Economic news and individual company reports:
NY City banks showed decreased deposits on Sept. 14 vs. June 30, though many out of town banks showed increases; banks with highest deposits were Chase National $1.852B, National City $1.344B, and Guaranty Trust, $1.181B.
Steel ingot production for week ended last Monday was at 52% vs.55% prev.week and 56.5% two weeks ago; US Steel was at 58% vs. 60% and 61%.
Pennsylvania crude oil cut $.15/barrel to $2.40.
Judge D. Jenkins, presiding at the Bethlehem-Youngstown merger trial, asks for reopening of evidence to amplify testimony already given. Attorney for Eaton-Otis interests opposing the merger describes Bethlehem Steel methods as “ruthless, czarlike, brass-knuckle, throw 'em down and choke 'em.”

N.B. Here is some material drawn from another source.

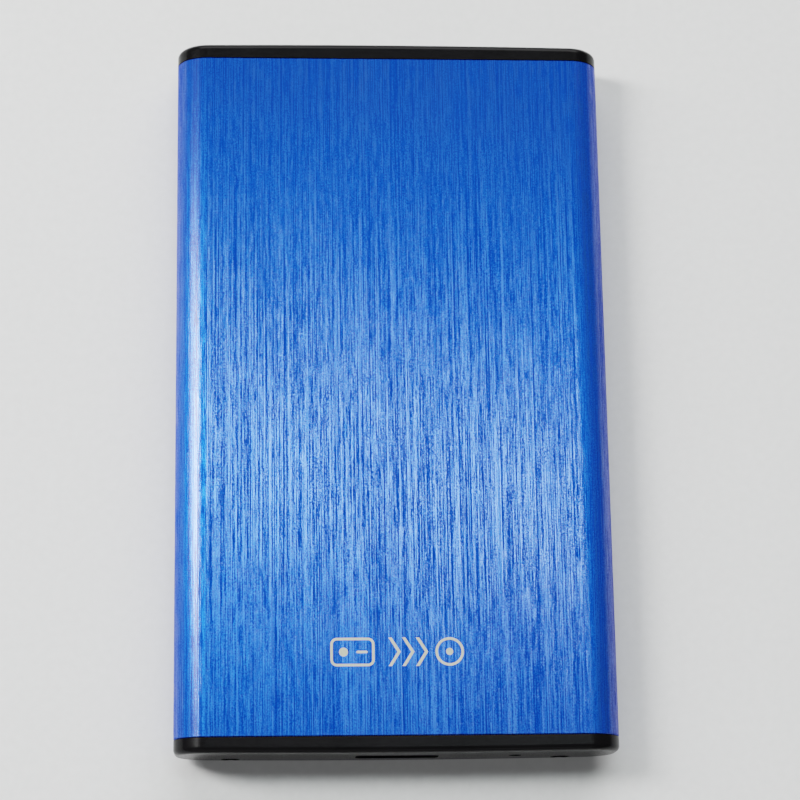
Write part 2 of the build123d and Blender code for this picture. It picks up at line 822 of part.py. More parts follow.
# ----------------------------------------------------------------- drive, spindle motor
spindle_axis = Plane((spindle[0], spindle[1], 0), x_dir=(1, 0, 0), z_dir=(0, -1, 0))
hub_bottom = cavity_floor + 0.3
clamp_screw_circle = 6.0
bearing_height = 3.5
with BuildPart() as spindle_bearing:
    with BuildSketch(Plane.XY.offset(drive_bottom + 0.1)):
        with Locations(spindle):
            Circle(bearing_radius)
    extrude(amount=bearing_height)
    with BuildSketch(Plane.XY.offset(drive_bottom + 0.7)):
        with Locations(spindle):
            Circle(1.5)
    extrude(amount=bearing_height, mode=Mode.SUBTRACT)
pieces["spindle_bearing"] = spindle_bearing

stator_teeth = 9
with BuildPart() as motor_stator:
    with BuildSketch(Plane.XY.offset(cavity_floor + 0.05)):
        with Locations(spindle):
            Circle(4.6)
            Circle(3.1, mode=Mode.SUBTRACT)
            with PolarLocations(6.2, stator_teeth):
                Rectangle(3.6, 1.2)
    extrude(amount=1.1)
pieces["motor_stator"] = motor_stator

with BuildPart() as stator_coils:
    with BuildSketch(Plane.XY.offset(cavity_floor + 0.02)):
        with Locations(spindle):
            with PolarLocations(6.3, stator_teeth):
                RectangleRounded(2.2, 2.2, 0.4)
                Rectangle(2.3, 1.24, mode=Mode.SUBTRACT)
    extrude(amount=1.2)
pieces["stator_coils"] = stator_coils

with BuildPart() as spindle_hub:
    with BuildSketch(spindle_axis):
        with BuildLine():
            Polyline(
                (0.0, drive_bottom + 1.0),
                (1.45, drive_bottom + 1.0),
                (1.45, platter_top - 0.85),
                (8.9, platter_top - 0.85),
                (8.9, hub_bottom),
                (9.9, hub_bottom),
                (9.9, platter_bottom - 0.5),
                (11.8, platter_bottom - 0.5),
                (11.8, platter_bottom),
                (9.9, platter_bottom),
                (9.9, platter_top),
                (0.0, platter_top),
                close=True,
            )
        make_face()
    revolve(axis=Axis((spindle[0], spindle[1], 0), (0, 0, 1)))
    with BuildSketch(Plane.XY.offset(platter_top)):
        with Locations(spindle):
            with PolarLocations(clamp_screw_circle, 6):
                Circle(0.5)
    extrude(amount=-0.7, mode=Mode.SUBTRACT)
pieces["spindle_hub"] = spindle_hub

with BuildPart() as rotor_magnet:
    with BuildSketch(Plane.XY.offset(hub_bottom)):
        with Locations(spindle):
            Circle(8.88)
            Circle(8.35, mode=Mode.SUBTRACT)
    extrude(amount=0.9)
pieces["rotor_magnet"] = rotor_magnet

with BuildPart() as platter:
    with BuildSketch(Plane.XY.offset(platter_bottom)):
        with Locations(spindle):
            Circle(platter_radius)
            Circle(platter_bore, mode=Mode.SUBTRACT)
    extrude(amount=platter_thickness)
    chamfer(platter.edges().filter_by(GeomType.CIRCLE), 0.1)
pieces["platter"] = platter

clamp_thickness = 0.4
with BuildPart() as platter_clamp:
    with BuildSketch(Plane.XY.offset(platter_top)):
        with Locations(spindle):
            Circle(11.6)
            Circle(2.5, mode=Mode.SUBTRACT)
            with PolarLocations(clamp_screw_circle, 6):
                Circle(0.6, mode=Mode.SUBTRACT)
    extrude(amount=clamp_thickness)
    chamfer(platter_clamp.edges().group_by(Axis.Z)[-1].sort_by(SortBy.LENGTH)[-1], 0.2)
pieces["platter_clamp"] = platter_clamp

clamp_screw = screw(0.48, 1.0, 1.0, 0.35)
with BuildPart() as clamp_screws:
    with Locations((spindle[0], spindle[1], platter_top + clamp_thickness)):
        with PolarLocations(clamp_screw_circle, 6):
            add(clamp_screw)
pieces["clamp_screws"] = clamp_screws

# ------------------------------------------------------------- drive, head arm assembly
arm_thickness = 0.4
lower_arm_bottom = platter_bottom - 0.95
upper_arm_bottom = platter_top + 0.55
arm_ring_radius = 5.4
coil_bottom = platter_bottom - 0.15
coil_thickness = 1.0
coil_inner = 9.4
coil_outer = 17.4
coil_half_angle = 19.0

with BuildPart() as pivot_shaft:
    with BuildSketch(Plane.XY.offset(cavity_floor)):
        with Locations(pivot):
            Circle(1.5)
    extrude(amount=cover_bottom - cavity_floor - 0.05)
pieces["pivot_shaft"] = pivot_shaft

with BuildPart() as pivot_bearing:
    with BuildSketch(Plane.XY.offset(lower_arm_bottom - 0.3)):
        with Locations(pivot):
            Circle(3.58)
            Circle(1.55, mode=Mode.SUBTRACT)
    extrude(amount=upper_arm_bottom + arm_thickness - lower_arm_bottom + 0.5)
pieces["pivot_bearing"] = pivot_bearing


arm_blade = [(0, -5.0), (24.0, -2.0), (25.5, -1.2), (25.5, 1.2), (24.0, 2.0), (0, 5.0)]
arm_window = [(10.0, -1.6), (18.0, -0.8), (18.0, 0.8), (10.0, 1.6)]

fork_sector = ring_sector(
    4.0, coil_outer + 0.9, 180 - coil_half_angle - 4.0, 2 * coil_half_angle + 8.0
)
coil_window = ring_sector(
    coil_inner - 0.05, coil_outer, 180 - coil_half_angle, 2 * coil_half_angle
)
with BuildPart() as actuator_arm:
    with BuildSketch(arm_plane.offset(lower_arm_bottom)):
        Circle(arm_ring_radius)
    extrude(amount=upper_arm_bottom + arm_thickness - lower_arm_bottom)
    for blade_bottom in (lower_arm_bottom, upper_arm_bottom):
        with BuildSketch(arm_plane.offset(blade_bottom)):
            add(outline(*arm_blade))
            add(outline(*arm_window), mode=Mode.SUBTRACT)
        extrude(amount=arm_thickness)
    # The fork that holds the voice coil, on the far side of the pivot.
    with BuildSketch(arm_plane.offset(coil_bottom)):
        add(fork_sector)
        add(coil_window, mode=Mode.SUBTRACT)
    extrude(amount=coil_thickness)
    with BuildSketch(arm_plane):
        Circle(3.6)
    extrude(amount=case_height, mode=Mode.SUBTRACT)
pieces["actuator_arm"] = actuator_arm

coil_outline = ring_sector(
    coil_inner, coil_outer - 0.1, 180 - coil_half_angle + 0.5, 2 * coil_half_angle - 1
)
coil_opening = ring_sector(
    coil_inner + 2.2, coil_outer - 2.4, 180 - coil_half_angle + 10, 2 * coil_half_angle - 20
)
with BuildPart() as voice_coil:
    with BuildSketch(arm_plane.offset(coil_bottom + 0.05)):
        add(coil_outline)
        add(coil_opening, mode=Mode.SUBTRACT)
    extrude(amount=coil_thickness - 0.1)
pieces["voice_coil"] = voice_coil

suspension_thickness = 0.12
slider_height = 0.25
head_gap = 0.12
lower_slider_bottom = platter_bottom - head_gap - slider_height
upper_slider_bottom = platter_top + head_gap
suspension_half = [(20.5, 1.9), (24.0, 1.9), (36.0, 0.7), (37.6, 0.3)]
suspension_blade = suspension_half + [(x, -y) for x, y in reversed(suspension_half)]
with BuildPart() as head_suspensions:
    for blade_bottom, root_low, root_high in (
        (
            lower_slider_bottom - suspension_thickness,
            lower_arm_bottom + arm_thickness,
            lower_slider_bottom,
        ),
        (upper_slider_bottom + slider_height, upper_slider_bottom + slider_height, upper_arm_bottom),
    ):
        with BuildSketch(arm_plane.offset(blade_bottom)):
            add(outline(*suspension_blade))
        extrude(amount=suspension_thickness)
        with BuildSketch(arm_plane.offset(root_low)):
            with Locations((22.0, 0)):
                Circle(1.1)
        extrude(amount=root_high - root_low)
pieces["head_suspensions"] = head_suspensions

with BuildPart() as head_sliders:
    for slider_bottom in (lower_slider_bottom, upper_slider_bottom):
        with BuildSketch(arm_plane.offset(slider_bottom)):
            with Locations((head_distance, 0)):
                Rectangle(1.2, 1.0)
        extrude(amount=slider_height)
pieces["head_sliders"] = head_sliders

# ------------------------------------------------- drive, magnets and other fixed parts
yoke_start = coil_direction - coil_half_angle - 1.0
yoke_sweep = 2 * coil_half_angle + head_sweep + 2.0
yoke_outer = 20.0
yoke_thickness = 0.55
magnet_thickness = 0.5
pivot_plane = Plane((pivot[0], pivot[1], 0))
pillar_points = [
    (19.1 * cos(radians(a)), 19.1 * sin(radians(a)))
    for a in (yoke_start + 4, yoke_start + yoke_sweep - 4)
]
upper_yoke_bottom = base_top - yoke_thickness
yoke_sector = ring_sector(7.6, yoke_outer, yoke_start, yoke_sweep)
magnet_sector = ring_sector(8.6, 17.6, yoke_start + 2, yoke_sweep - 4)

with BuildPart() as lower_yoke:
    with BuildSketch(pivot_plane.offset(cavity_floor)):
        add(yoke_sector)
    extrude(amount=yoke_thickness)
    with BuildSketch(pivot_plane.offset(cavity_floor)):
        with Locations(*pillar_points):
            Circle(0.8)
    extrude(amount=upper_yoke_bottom - cavity_floor)
pieces["lower_yoke"] = lower_yoke

with BuildPart() as upper_yoke:
    with BuildSketch(pivot_plane.offset(upper_yoke_bottom)):
        add(yoke_sector)
    extrude(amount=yoke_thickness)
pieces["upper_yoke"] = upper_yoke

with BuildPart() as coil_magnets:
    for magnet_bottom in (cavity_floor + yoke_thickness, upper_yoke_bottom - magnet_thickness):
        with BuildSketch(pivot_plane.offset(magnet_bottom)):
            add(magnet_sector)
        extrude(amount=magnet_thickness)
pieces["coil_magnets"] = coil_magnets

with BuildPart() as load_ramp:
    with BuildSketch(arm_plane.offset(cavity_floor)):
        with Locations((39.3, -0.6)):
            RectangleRounded(5.4, 4.4, 0.6)
    extrude(amount=upper_arm_bottom + arm_thickness + 0.2 - cavity_floor)
    with BuildSketch(arm_plane.offset(lower_slider_bottom - 0.45)):
        with Locations((34.5, 0)):
            Rectangle(8.0, 8.0)
    extrude(amount=upper_slider_bottom - lower_slider_bottom + slider_height + 0.9, mode=Mode.SUBTRACT)
pieces["load_ramp"] = load_ramp

# The flexible circuit: a connector block on the floor and a ribbon that loops towards
# the arm's hub.
ribbon_height = 1.6
with BuildPart() as flex_circuit:
    block((2.0, -35.0, cavity_floor), (14.0, -29.5, cavity_floor + 1.4))
    with BuildSketch(Plane.XY.offset(cavity_floor + 0.6)):
        with BuildLine():
            ThreePointArc((4.0, -29.6), (1.5, -22.5), (-4.9, -21.6))
        trace(line_width=0.16)
    extrude(amount=ribbon_height)
pieces["flex_circuit"] = flex_circuit

with BuildPart() as air_filter:
    with BuildSketch(Plane.XY.offset(cavity_floor)):
        with Locations((25.0, -24.0)):
            Circle(4.2)
    extrude(amount=1.8)
    chamfer(air_filter.edges().group_by(Axis.Z)[-1], 0.3)
pieces["air_filter"] = air_filter

# ============================================================================== write
os.makedirs("parts", exist_ok=True)
for label, piece in pieces.items():
    piece.part.label = label
    export_step(piece.part, f"parts/{label}.step")
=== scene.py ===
import json
import math
import random

import bmesh
import bpy
from mathutils import Matrix, Vector


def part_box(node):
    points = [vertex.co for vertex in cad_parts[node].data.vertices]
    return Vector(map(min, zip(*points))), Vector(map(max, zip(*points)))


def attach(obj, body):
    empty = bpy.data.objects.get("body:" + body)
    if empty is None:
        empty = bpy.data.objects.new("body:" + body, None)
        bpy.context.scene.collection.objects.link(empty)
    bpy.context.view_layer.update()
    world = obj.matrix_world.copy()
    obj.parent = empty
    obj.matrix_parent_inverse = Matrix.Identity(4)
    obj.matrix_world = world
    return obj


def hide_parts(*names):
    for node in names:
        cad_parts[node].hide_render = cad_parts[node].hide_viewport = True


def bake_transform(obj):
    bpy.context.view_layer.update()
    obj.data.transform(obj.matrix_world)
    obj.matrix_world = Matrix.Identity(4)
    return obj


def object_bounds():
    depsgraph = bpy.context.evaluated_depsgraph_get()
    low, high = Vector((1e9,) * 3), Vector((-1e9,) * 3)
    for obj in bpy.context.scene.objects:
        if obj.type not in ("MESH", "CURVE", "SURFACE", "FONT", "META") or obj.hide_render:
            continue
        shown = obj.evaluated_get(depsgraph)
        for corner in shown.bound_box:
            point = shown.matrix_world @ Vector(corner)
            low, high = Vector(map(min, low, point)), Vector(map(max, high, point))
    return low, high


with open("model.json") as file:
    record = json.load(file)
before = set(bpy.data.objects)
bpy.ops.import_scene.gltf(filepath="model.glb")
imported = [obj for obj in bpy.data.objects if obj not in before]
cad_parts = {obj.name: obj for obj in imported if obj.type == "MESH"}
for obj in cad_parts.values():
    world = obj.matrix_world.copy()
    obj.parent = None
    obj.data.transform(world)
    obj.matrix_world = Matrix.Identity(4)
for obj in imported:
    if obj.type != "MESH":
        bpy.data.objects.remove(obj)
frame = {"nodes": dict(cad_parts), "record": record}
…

Total transatlantic passenger traffic east and west bound up to Oct. 17 was 1.139M people, down 43,379 from 1929. Third-class passengers increased.
“Into an apartment in the West Fifties place three chorus girls. Add one song-writer, one kindly 'benefactor' from Wall Street, and two debonair members of the underworld ... Sprinkle with wisecracks and boil briskly until you hear the pop of two revolvers ... and you will have Sisters of the Chorus, an appetizing dish of entertainment that will satisfy all but the most squeamish and overly cultivated artistic tastes.”
“A revivalist said to the congregation: 'There is a man among us who is flirting with another man's wife. Unless he puts $5 in the collection box, his name will be read from the pulpit.' When the collection box came in there were six $5 bills in it, and a $2 bill with a note pinned to it, saying: 'this is all the cash I have, but will send the other $3 Wednesday.'”
“Mrs. Highbrow - Does your son keep a diary while at college? Mrs. Putton-Ayres - Yes. He saves all his check stubs.”